_Stated task_
Reproduce each line of the material precisely.

════

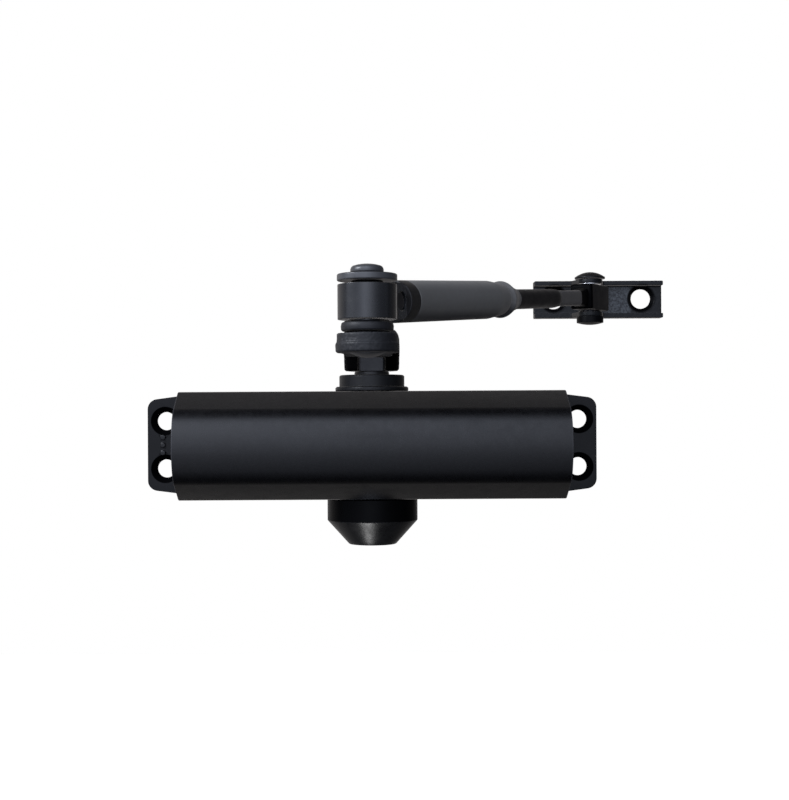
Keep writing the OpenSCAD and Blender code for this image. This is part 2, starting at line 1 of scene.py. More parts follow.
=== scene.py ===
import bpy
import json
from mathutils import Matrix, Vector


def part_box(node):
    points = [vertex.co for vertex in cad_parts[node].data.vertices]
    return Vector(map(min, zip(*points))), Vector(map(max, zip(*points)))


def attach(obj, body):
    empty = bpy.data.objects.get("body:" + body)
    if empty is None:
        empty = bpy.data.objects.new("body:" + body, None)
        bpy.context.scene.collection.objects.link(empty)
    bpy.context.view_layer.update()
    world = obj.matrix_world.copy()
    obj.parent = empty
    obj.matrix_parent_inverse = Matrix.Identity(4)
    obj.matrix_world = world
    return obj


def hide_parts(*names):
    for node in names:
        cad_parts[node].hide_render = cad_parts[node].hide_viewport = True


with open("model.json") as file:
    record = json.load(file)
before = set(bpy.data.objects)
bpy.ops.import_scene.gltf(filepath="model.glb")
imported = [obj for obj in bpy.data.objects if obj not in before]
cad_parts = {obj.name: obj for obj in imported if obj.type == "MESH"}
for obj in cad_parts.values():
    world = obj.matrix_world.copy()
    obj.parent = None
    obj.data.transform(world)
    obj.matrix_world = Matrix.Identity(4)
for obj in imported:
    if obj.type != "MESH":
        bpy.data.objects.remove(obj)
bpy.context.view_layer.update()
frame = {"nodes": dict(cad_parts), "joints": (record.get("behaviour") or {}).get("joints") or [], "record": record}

import json
import math
import bpy
import bmesh
from mathutils import Vector, Matrix

MM = 0.001
NODES = frame["nodes"]


# ---------------------------------------------------------------- frame positions
JOINT = {j["name"]: j for j in frame["joints"]}
ELBOW = Vector(JOINT["elbow_hinge"]["pos_m"])
PIVOT = Vector(JOINT["bracket_pivot"]["pos_m"])
FORE = Vector(JOINT["rod_adjust"]["axis"]).normalized()
SIDE = FORE.cross(Vector((0, 0, 1))).normalized()
RISE = SIDE.cross(FORE).normalized()
SPINDLE = Vector(JOINT["spindle_turn"]["pos_m"])
HUB_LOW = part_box("main_arm")[0][2]
RING_LOW, RING_TOP = (corner[2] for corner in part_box("elbow_spacer_ring"))
WASHER_LOW, WASHER_TOP = (corner[2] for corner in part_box("elbow_washer"))
MOUNT = {m["name"]: m for m in frame["record"]["mounts"]}
EAR_HOLE_X = MOUNT["body_screws"]["dims"]["spacing_x_mm"] / 2 * MM
EAR_HOLE_Z = MOUNT["body_screws"]["dims"]["spacing_y_mm"] / 2 * MM
BRACKET_MID = MOUNT["bracket_screws"]["pos_m"]
BRACKET_HOLE_X = MOUNT["bracket_screws"]["dims"]["spacing_x_mm"] / 2 * MM

# sizes and heights of the object, m
BODY_END = 0.0735          # end faces of the body, each side of the middle
EAR_FRONT = -0.0056        # front of the fixing ears
FRONT_EDGE = -0.007        # where the body's front starts to roll over
CAP_CONE_TOP = -0.0291     # where the cap's cone starts
SQUARE_FOOT = 0.0287       # where the spindle's square starts
SQUARE_TOP = 0.06          # anywhere above the spindle
HUB_SHADE = 0.0069         # height of the shaded part of the hub
HUB_FRONT = 0.016          # the hub reaches this far in front of the spindle
LUG_HALF = 0.0042          # half width of the knuckle's lug
WEB_FRONT = -0.0025        # front of the bracket's web
EAR_RIM = 0.0057           # outer radius of the painted shade ring round an ear hole
BRACKET_RIM = 0.0058       # the same round a bracket hole
PATCH_START = 0.0035       # the pale patch starts this far beyond the pivot ...
PATCH_END = 0.0125         # ... and ends this far beyond the middle of the bracket

# stations along the forearm from the elbow, mm
LUG_START = 10.2
# painted shade at the end of the collar's cone
CONE_END_SHADE = (94.2, 96.1)
BLADE = (134.2, 154.8)
# painted shadow in the gap between the blade and the eye
EYE_GAP_SHADOW = (154.8, 161.7)


def fore_at(s, side=0.0, rise=0.0):
    """point at station s (mm) along the forearm from the elbow, in metres"""
    return ELBOW + (FORE * s + SIDE * side + RISE * rise) * MM


# ---------------------------------------------------------------- shader helpers
class Graph:
    """a material's node tree with short calls"""

    def __init__(self, name):
        self.mat = bpy.data.materials.new(name)
        self.mat.use_nodes = True
        self.tree = self.mat.node_tree
        self.tree.nodes.clear()
        out = self.node("ShaderNodeOutputMaterial")
        self.shader = self.node("ShaderNodeBsdfPrincipled")
        self.wire(self.shader.outputs[0], out.inputs[0])
        self.co = self.node("ShaderNodeTexCoord").outputs["Object"]

    def node(self, kind, **settings):
        n = self.tree.nodes.new(kind)
        for key, value in settings.items():
            setattr(n, key, value)
        return n

    def wire(self, a, b):
        self.tree.links.new(a, b)

    def put(self, socket, value):
        if isinstance(value, (int, float)):
            socket.default_value = value
        elif isinstance(value, tuple):
            socket.default_value = (*value, 1)[:len(socket.default_value)]
        else:
            self.wire(value, socket)

    def noise(self, scale, detail=2.0, rough=0.5, co=None):
        n = self.node("ShaderNodeTexNoise")
        n.inputs["Scale"].default_value = scale
        n.inputs["Detail"].default_value = detail
        n.inputs["Roughness"].default_value = rough
        self.wire(co or self.co, n.inputs["Vector"])
        return n.outputs["Fac"]

    def remap(self, value, lo, hi, a=0.0, b=1.0):
        n = self.node("ShaderNodeMapRange", clamp=True)
        for i, v in enumerate((value, lo, hi, a, b)):
            self.put(n.inputs[i], v)
        return n.outputs[0]

    def math(self, op, a, b=0.0, c=0.0):
        n = self.node("ShaderNodeMath", operation=op)
        for i, v in enumerate((a, b, c)):
            self.put(n.inputs[i], v)
        return n.outputs[0]

    def blend(self, fac, a, b):
        n = self.node("ShaderNodeMix", data_type="RGBA")
        for i, v in ((0, fac), (6, a), (7, b)):
            self.put(n.inputs[i], v)
        return n.outputs[2]

    def bump(self, height, depth_mm, normal=None):
        n = self.node("ShaderNodeBump")
        n.inputs["Strength"].default_value = 1.0
        n.inputs["Distance"].default_value = depth_mm * MM
        self.wire(height, n.inputs["Height"])
        if normal is not None:
            self.wire(normal, n.inputs["Normal"])
        return n.outputs[0]

    def split(self):
        n = self.node("ShaderNodeSeparateXYZ")
        self.wire(self.co, n.inputs[0])
        return n.outputs

    def along(self, origin, direction):
        """distance in metres along a direction from a point"""
        d = self.node("ShaderNodeVectorMath", operation="SUBTRACT")
        self.wire(self.co, d.inputs[0])
        d.inputs[1].default_value = origin
        p = self.node("ShaderNodeVectorMath", operation="DOT_PRODUCT")
        self.wire(d.outputs[0], p.inputs[0])
        p.inputs[1].default_value = direction
        return p.outputs["Value"]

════

_Output_
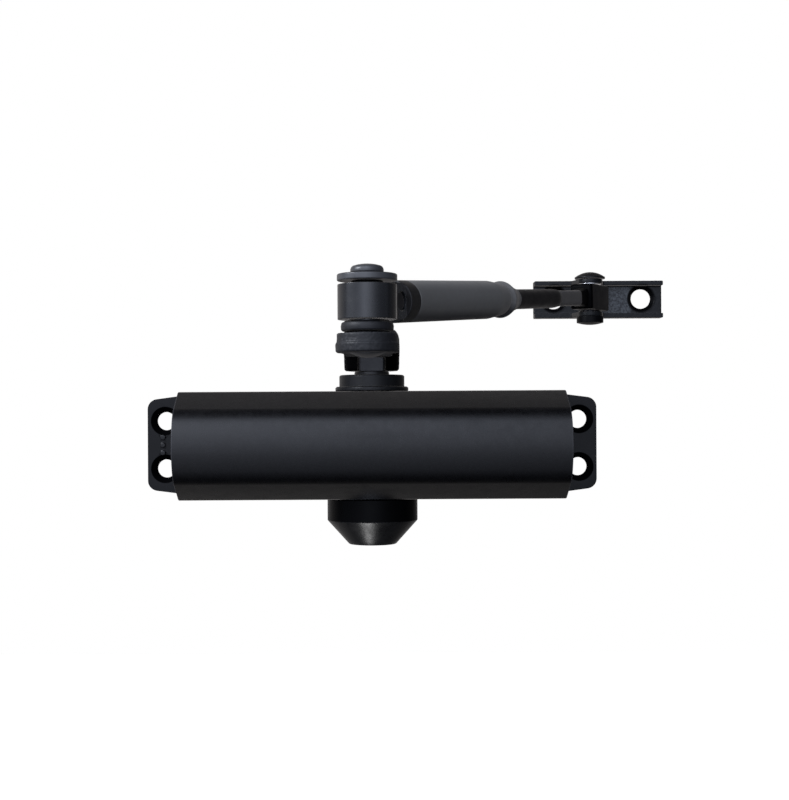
Keep writing the OpenSCAD and Blender code for this image. This is part 2, starting at line 1 of scene.py. More parts follow.
=== scene.py ===
import bpy
import json
from mathutils import Matrix, Vector


def part_box(node):
    points = [vertex.co for vertex in cad_parts[node].data.vertices]
    return Vector(map(min, zip(*points))), Vector(map(max, zip(*points)))


def attach(obj, body):
    empty = bpy.data.objects.get("body:" + body)
    if empty is None:
        empty = bpy.data.objects.new("body:" + body, None)
        bpy.context.scene.collection.objects.link(empty)
    bpy.context.view_layer.update()
    world = obj.matrix_world.copy()
    obj.parent = empty
    obj.matrix_parent_inverse = Matrix.Identity(4)
    obj.matrix_world = world
    return obj


def hide_parts(*names):
    for node in names:
        cad_parts[node].hide_render = cad_parts[node].hide_viewport = True


with open("model.json") as file:
    record = json.load(file)
before = set(bpy.data.objects)
bpy.ops.import_scene.gltf(filepath="model.glb")
imported = [obj for obj in bpy.data.objects if obj not in before]
cad_parts = {obj.name: obj for obj in imported if obj.type == "MESH"}
for obj in cad_parts.values():
    world = obj.matrix_world.copy()
    obj.parent = None
    obj.data.transform(world)
    obj.matrix_world = Matrix.Identity(4)
for obj in imported:
    if obj.type != "MESH":
        bpy.data.objects.remove(obj)
bpy.context.view_layer.update()
frame = {"nodes": dict(cad_parts), "joints": (record.get("behaviour") or {}).get("joints") or [], "record": record}

import json
import math
import bpy
import bmesh
from mathutils import Vector, Matrix

MM = 0.001
NODES = frame["nodes"]


# ---------------------------------------------------------------- frame positions
JOINT = {j["name"]: j for j in frame["joints"]}
ELBOW = Vector(JOINT["elbow_hinge"]["pos_m"])
PIVOT = Vector(JOINT["bracket_pivot"]["pos_m"])
FORE = Vector(JOINT["rod_adjust"]["axis"]).normalized()
SIDE = FORE.cross(Vector((0, 0, 1))).normalized()
RISE = SIDE.cross(FORE).normalized()
SPINDLE = Vector(JOINT["spindle_turn"]["pos_m"])
HUB_LOW = part_box("main_arm")[0][2]
RING_LOW, RING_TOP = (corner[2] for corner in part_box("elbow_spacer_ring"))
WASHER_LOW, WASHER_TOP = (corner[2] for corner in part_box("elbow_washer"))
MOUNT = {m["name"]: m for m in frame["record"]["mounts"]}
EAR_HOLE_X = MOUNT["body_screws"]["dims"]["spacing_x_mm"] / 2 * MM
EAR_HOLE_Z = MOUNT["body_screws"]["dims"]["spacing_y_mm"] / 2 * MM
BRACKET_MID = MOUNT["bracket_screws"]["pos_m"]
BRACKET_HOLE_X = MOUNT["bracket_screws"]["dims"]["spacing_x_mm"] / 2 * MM

# sizes and heights of the object, m
BODY_END = 0.0735          # end faces of the body, each side of the middle
EAR_FRONT = -0.0056        # front of the fixing ears
FRONT_EDGE = -0.007        # where the body's front starts to roll over
CAP_CONE_TOP = -0.0291     # where the cap's cone starts
SQUARE_FOOT = 0.0287       # where the spindle's square starts
SQUARE_TOP = 0.06          # anywhere above the spindle
HUB_SHADE = 0.0069         # height of the shaded part of the hub
HUB_FRONT = 0.016          # the hub reaches this far in front of the spindle
LUG_HALF = 0.0042          # half width of the knuckle's lug
WEB_FRONT = -0.0025        # front of the bracket's web
EAR_RIM = 0.0057           # outer radius of the painted shade ring round an ear hole
BRACKET_RIM = 0.0058       # the same round a bracket hole
PATCH_START = 0.0035       # the pale patch starts this far beyond the pivot ...
PATCH_END = 0.0125         # ... and ends this far beyond the middle of the bracket

# stations along the forearm from the elbow, mm
LUG_START = 10.2
# painted shade at the end of the collar's cone
CONE_END_SHADE = (94.2, 96.1)
BLADE = (134.2, 154.8)
# painted shadow in the gap between the blade and the eye
EYE_GAP_SHADOW = (154.8, 161.7)


def fore_at(s, side=0.0, rise=0.0):
    """point at station s (mm) along the forearm from the elbow, in metres"""
    return ELBOW + (FORE * s + SIDE * side + RISE * rise) * MM


# ---------------------------------------------------------------- shader helpers
class Graph:
    """a material's node tree with short calls"""

    def __init__(self, name):
        self.mat = bpy.data.materials.new(name)
        self.mat.use_nodes = True
        self.tree = self.mat.node_tree
        self.tree.nodes.clear()
        out = self.node("ShaderNodeOutputMaterial")
        self.shader = self.node("ShaderNodeBsdfPrincipled")
        self.wire(self.shader.outputs[0], out.inputs[0])
        self.co = self.node("ShaderNodeTexCoord").outputs["Object"]

    def node(self, kind, **settings):
        n = self.tree.nodes.new(kind)
        for key, value in settings.items():
            setattr(n, key, value)
        return n

    def wire(self, a, b):
        self.tree.links.new(a, b)

    def put(self, socket, value):
        if isinstance(value, (int, float)):
            socket.default_value = value
        elif isinstance(value, tuple):
            socket.default_value = (*value, 1)[:len(socket.default_value)]
        else:
            self.wire(value, socket)

    def noise(self, scale, detail=2.0, rough=0.5, co=None):
        n = self.node("ShaderNodeTexNoise")
        n.inputs["Scale"].default_value = scale
        n.inputs["Detail"].default_value = detail
        n.inputs["Roughness"].default_value = rough
        self.wire(co or self.co, n.inputs["Vector"])
        return n.outputs["Fac"]

    def remap(self, value, lo, hi, a=0.0, b=1.0):
        n = self.node("ShaderNodeMapRange", clamp=True)
        for i, v in enumerate((value, lo, hi, a, b)):
            self.put(n.inputs[i], v)
        return n.outputs[0]

    def math(self, op, a, b=0.0, c=0.0):
        n = self.node("ShaderNodeMath", operation=op)
        for i, v in enumerate((a, b, c)):
            self.put(n.inputs[i], v)
        return n.outputs[0]

    def blend(self, fac, a, b):
        n = self.node("ShaderNodeMix", data_type="RGBA")
        for i, v in ((0, fac), (6, a), (7, b)):
            self.put(n.inputs[i], v)
        return n.outputs[2]

    def bump(self, height, depth_mm, normal=None):
        n = self.node("ShaderNodeBump")
        n.inputs["Strength"].default_value = 1.0
        n.inputs["Distance"].default_value = depth_mm * MM
        self.wire(height, n.inputs["Height"])
        if normal is not None:
            self.wire(normal, n.inputs["Normal"])
        return n.outputs[0]

    def split(self):
        n = self.node("ShaderNodeSeparateXYZ")
        self.wire(self.co, n.inputs[0])
        return n.outputs

    def along(self, origin, direction):
        """distance in metres along a direction from a point"""
        d = self.node("ShaderNodeVectorMath", operation="SUBTRACT")
        self.wire(self.co, d.inputs[0])
        d.inputs[1].default_value = origin
        p = self.node("ShaderNodeVectorMath", operation="DOT_PRODUCT")
        self.wire(d.outputs[0], p.inputs[0])
        p.inputs[1].default_value = direction
        return p.outputs["Value"]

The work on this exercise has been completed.